RALEIGH — The 13-year-old and 15-year-old detained by police last week in connection with the shooting death of 16-year-old Fernando Garibay-Benitez are in many ways still children.
But if a Wake County judge decides late next week that prosecutors have probable cause to try the boys for first-degree murder, the two will be tossed into an adult court system that gives little lenience for their youth.
As juveniles, their names are kept secret, a public and legal acknowledgment of their tender age.
But if the boys cases are transferred to adult court as state law requires for anyone 13 or older charged with first-degree murder they could suddenly be treated similarly to grown men.
Law enforcement officers have released scant details of what happened on Aug. 15 when Benitez was shot and killed near the Lexington on the Green apartments on Rolling Green Court in North Raleigh.
Garibay-Benitez, a rising sophomore at Millbrook High School who, according to friends, was a soccer enthusiast, was dead when police arrived.
Investigators have not publicly revealed a motive for the shooting, nor have police stated whether they think it was gang-related.
Garibay-Benitez lived in a mobile home park off Buffalo Road in North Raleigh, about three miles from where he died.
Investigators were led to the two teens after finding a minivan that a 911 caller reported seeing at the crime scene.
The caller told emergency dispatchers Garibay-Benitez had been shot in the head.
William Lassiter, a spokesman for the state division of juvenile justice, said it is rare to see such young defendants in a first-degree murder case.
In North Carolina courts, anyone 16 or older is treated as an adult.
The state database on juvenile crime only goes back to 2009, Lassiter said, so he had difficulty determining how many other 13-year-olds had been charged similarly.
In 2007, a 13-year-old boy was charged with first-degree murder in Lee County for the shooting death of a 33-year-old woman he lived with.
In 2009, according to Lassiter, eight defendants younger than 16 were convicted of murder. In 2010, nine juveniles were convicted or murder and in 2011, seven were.
Outcry toughens laws
State law has not always allowed for juveniles accused of felonies to be tried in the adult court system.
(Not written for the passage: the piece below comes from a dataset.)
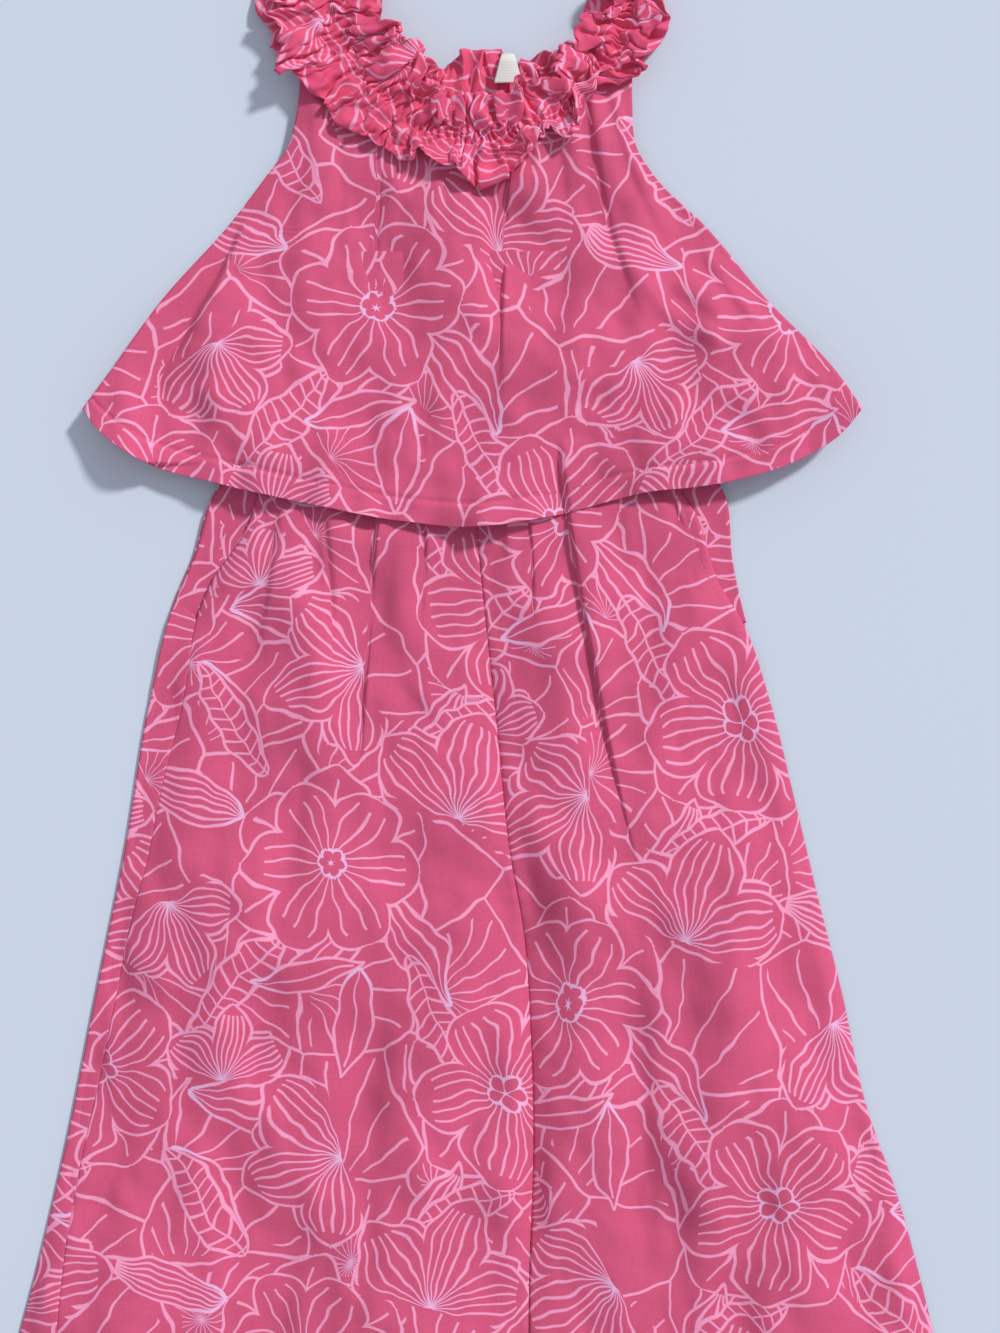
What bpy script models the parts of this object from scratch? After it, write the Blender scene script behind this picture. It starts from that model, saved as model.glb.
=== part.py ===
"""Toddler's popover jumpsuit, laid flat with its front up.

Metres, +Z up.  The garment lies on z = 0 with its neck towards +Y; the origin is under the middle of its
outline.  Left and right are as seen from the front.  Each sewn piece is one closed wall of cloth: a smooth
middle surface, worked out from its outline and its height over the table, that a Solidify modifier thickens.
"""
from collections import namedtuple
from functools import lru_cache
from math import cos, exp, pi, sin

import bmesh
import bpy
import numpy as np
from mathutils import Vector

# ---------------------------------------------------------------- driving sizes
CLOTH = 0.0010          # wall of every piece
GAP = 0.0003            # clearance between pieces at seams and between layers
LAYER = CLOTH + GAP     # one layer to the next, middle to middle
FLOOR = CLOTH / 2       # middle of a layer that lies on the table

WAIST_Y = 0.122         # seam between under-bodice and trousers
CROTCH_Y = -0.080       # where the two legs part
HEM_Y = -0.370          # trouser hem
SHOULDER_Y = 0.3665     # fold of the neck ruffle at the shoulders

LEG_LOFT = 0.0030       # air between a trouser front and back
LEG_PARTING = 0.0006    # how far the right leg lies from the left at the hem
POPOVER_LOFT = 0.0042   # how far the popover front stands over its back at the chest
HEM_LOFT = 0.0092       # and at its hem
CORNER_LIFT = 0.0056    # how far the popover's hem corners curl up from the table
NECK_LIFT = 0.0038      # the popover back's rise over the lower frill of the back ruffle
HEADING_LOFT = 0.0080   # how far the front ruffle's two frills stand above its shirring
FRILL_WAVE = 0.0040     # half height of the front ruffle's folds at its edges
BACK_WAVE = 0.0012      # half height of the back ruffle's folds
FRONT_FRILLS = 25       # folds along the front ruffle
BACK_FRILLS = 17        # folds along the back ruffle

CORAL = (0.78, 0.13, 0.22, 1.0)
IVORY = (0.86, 0.83, 0.76, 1.0)

# ---------------------------------------------------------------- outlines
Point = namedtuple("Point", "x y")
Fold = namedtuple("Fold", "x_top y_top x_low y_low height width")
Station = namedtuple("Station", "x y to_neck to_edge")


def line(*rows):
    return [Point(*row) for row in rows]


POPOVER_NECK = line(
    (-0.0860, 0.3120), (-0.0620, 0.3150), (-0.0490, 0.2985), (-0.0340, 0.2845), (-0.0165, 0.2760),
    (0.0035, 0.2745), (0.0235, 0.2785), (0.0435, 0.2870), (0.0595, 0.3005), (0.0700, 0.3165), (0.0795, 0.3120))
POPOVER_HEM = line(
    (-0.1940, 0.1420), (-0.1865, 0.1325), (-0.1665, 0.1175), (-0.1265, 0.1050), (-0.0865, 0.0960),
    (-0.0365, 0.0865), (0.0035, 0.0835), (0.0435, 0.0900), (0.0835, 0.1000), (0.1235, 0.1050),
    (0.1635, 0.1175), (0.1830, 0.1300), (0.1930, 0.1420))
POPOVER_LEFT = line(
    (-0.0860, 0.3120), (-0.0880, 0.2900), (-0.0930, 0.2725), (-0.1025, 0.2600), (-0.1225, 0.2350),
    (-0.1550, 0.1975), (-0.1810, 0.1600), (-0.1940, 0.1420))
POPOVER_RIGHT = line(
    (0.0795, 0.3120), (0.0795, 0.2950), (0.0820, 0.2725), (0.0900, 0.2600), (0.1160, 0.2350),
    (0.1460, 0.1975), (0.1805, 0.1600), (0.1930, 0.1420))
BACK_NECK = line(
    (-0.0840, 0.3120), (-0.0640, 0.3160), (-0.0440, 0.3040), (-0.0200, 0.2960), (0.0035, 0.2945),
    (0.0270, 0.2965), (0.0500, 0.3055), (0.0690, 0.3170), (0.0775, 0.3120))

LEG_LEFT_EDGE = line(
    (-0.1120, WAIST_Y), (-0.1300, 0.1000), (-0.1400, 0.0700), (-0.1495, 0.0475), (-0.1620, -0.0025),
    (-0.1745, -0.0775), (-0.1895, -0.1525), (-0.2045, -0.2275), (-0.2165, -0.2795), (-0.2410, HEM_Y))
LEG_LEFT_SEAM = line(
    (-0.1020, WAIST_Y), (-0.1090, 0.0950), (-0.1140, 0.0820), (-0.1310, 0.0565), (-0.1380, 0.0400),
    (-0.1435, 0.0060), (-0.1560, -0.0460), (-0.1640, -0.0850), (-0.1730, -0.1200), (-0.1845, -0.1795),
    (-0.1980, -0.2400), (-0.2055, -0.2900), (-0.2100, HEM_Y))
LEG_RIGHT_EDGE = line(
    (0.1120, WAIST_Y), (0.1260, 0.1000), (0.1300, 0.0675), (0.1340, 0.0475), (0.1485, -0.0025),
    (0.1610, -0.0525), (0.1730, -0.1025), (0.1855, -0.1525), (0.1960, -0.2025), (0.2130, -0.2525),
    (0.2265, -0.3025), (0.2410, HEM_Y))
LEG_RIGHT_SEAM = line(
    (0.0960, WAIST_Y), (0.1035, 0.1030), (0.1115, 0.0900), (0.1165, 0.0755), (0.1235, 0.0550),
    (0.1330, 0.0400), (0.1485, -0.0025), (0.1610, -0.0525), (0.1730, -0.1025), (0.1855, -0.1525),
    (0.1960, -0.2025), (0.2130, -0.2525), (0.2265, -0.3025), (0.2410, HEM_Y))
CENTRE_SEAM = line(
    (0.0005, WAIST_Y), (0.0020, 0.0800), (0.0055, 0.0430), (0.0120, -0.0175), (0.0185, CROTCH_Y),
    (0.0250, -0.1170), (0.0290, -0.1745), (0.0300, -0.2300), (0.0280, -0.2900), (0.0275, HEM_Y))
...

The law was changed in the early 1990s after a widespread hue and cry over the sentence given a seventh-grader who used a hammer to fatally bludgeon a 92-year-old widow while stealing her car.
The seventh-grader, who reportedly showed little remorse for his crime, was released from a youth detention center after his 18th birthday.
State laws were toughened after that.
Its just so classic that we change our laws after a single heinous crime, when the public is up in arms, said Tamar Birckhead, an associate professor of law at the University of North Carolina at Chapel Hill who specializes in juvenile justice issues. So many people are affected by this.
Eleven percent of the violent crime in the country is committed by offenders younger than 18, Birckhead said.
The boys accused last week of first-degree murder are being held in a youth detention center as they await hearings in their case. They must take classes and can seek counseling while detained.
Though they will be kept separate from adult prisoners for a while, they could spend the rest of their lives in prison if convicted.
But a U.S. Supreme Court ruling this summer gives a judge more leeway in deciding a sentence. They can now consider sentences of less than life in prison without parole. Adults convicted of first degree murder in North Carolina are sentenced to either life in prison without the possibility of parole or death.
Juvenile justice?
Since the 1990s, when there was a push across the country to treat youthful offenders as adults in the criminal justice system, there has been a swing back to offer more leniency.
In North Carolina, many juvenile justice advocates have been pushing to set 18 as the age at which a defendant can be considered an adult in the legal system.
Research shows more and more that the brain undergoes significant neural development during adolescence.
Teenagers brains are still developing adult reasoning capabilities, juvenile justice advocates contend, and environmental influences can have a large impact on that development.
Adolescents are particularly susceptible to making the kinds of poor decisions that get them involved in the criminal justice system.
Juvenile justice systems are set up to give young offenders a chance for a clean slate, typically shielding criminal records from public scrutiny and offering a much more hands-on approach to intervention.
There is plenty of social science evidence and theres plenty of neuroscience evidence that their brains are not fully developed and theyre not really able to have the capability to understand the nature of their actions, said Birckhead.